Shampa Sircar Das, Untitled, Acrylic on Canvas, 2019

Three artists from Kerala whose works are infused with a kind of magic realism, reflects the lush landscape of the tropical, coastal region. Aji VN is based in Netherlands but has a vivid memory of his native land. His work is a kind of internal mind-map, manifesting as a surreal tree. Nimesh Pillai depicts a bore-well overgrown with vegetation with a solitary moon hanging over this surreal landscape and Neeraj Goswami’s floating island of trees brings a contemporary flavor to an age old theme of the Miniatures.

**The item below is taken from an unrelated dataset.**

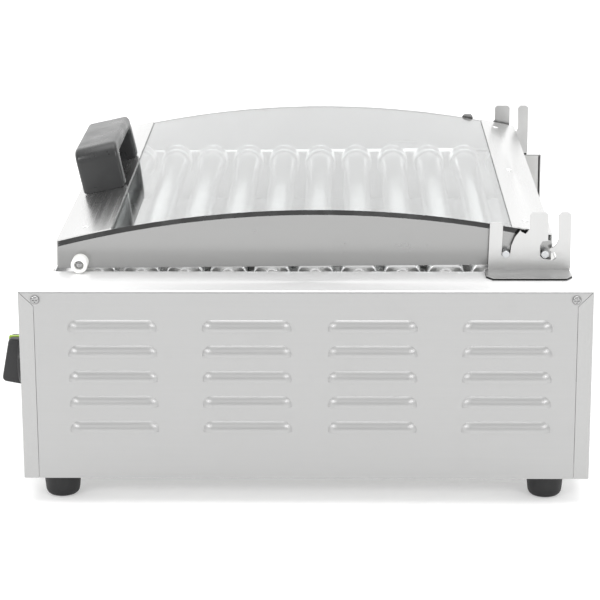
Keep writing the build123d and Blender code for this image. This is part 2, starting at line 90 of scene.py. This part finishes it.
def remap(tree, value, low, high, start=0.3, stop=0.7):
    """Value taken from start..stop to low..high, clamped."""
    node = tree.nodes.new("ShaderNodeMapRange")
    node.inputs["From Min"].default_value = start
    node.inputs["From Max"].default_value = stop
    node.inputs["To Min"].default_value = low
    node.inputs["To Max"].default_value = high
    tree.links.new(value, node.inputs["Value"])
    return node.outputs["Result"]


def mixed(tree, factor, first, second):
    """Colour between two colours or colour sockets."""
    node = tree.nodes.new("ShaderNodeMix")
    node.data_type = "RGBA"
    tree.links.new(factor, node.inputs["Factor"])
    for socket, value in ((node.inputs["A"], first), (node.inputs["B"], second)):
        if hasattr(value, "type"):
            tree.links.new(value, socket)
        else:
            socket.default_value = (*value, 1.0)
    return node.outputs["Result"]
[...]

(Left to right) Works by Nimesh Pillai, Neeraj Goswami and VN Aji

Shampa Shah has been deeply interested in botanies from the day she began working with ceramics she creates two works in porcelain. “How different she is from Saraswati (Renata) who is more modern in interpretation?” says Nair.  Another delightful work is the Tree of Life by Arpitha Reddy that fuses the traditional decorative style with the Modern technique of acrylic on canvas.

Kalpavriksha by Arpitha Reddy, acrylic on canvas (detail)

If one were to be critical of the exhibition at all, it would be of the stamp of the Sarkari survey show, though one would argue that it comes with the terrain. Furthermore a tighter edit may have given the show a bit more of a focused impact. Sometimes less is more. On the other hand, one can just continue to admire the variety of expressions.

The exhibition was on at the Kamala Devi Art Gallery at the India International Center till the 15th of July.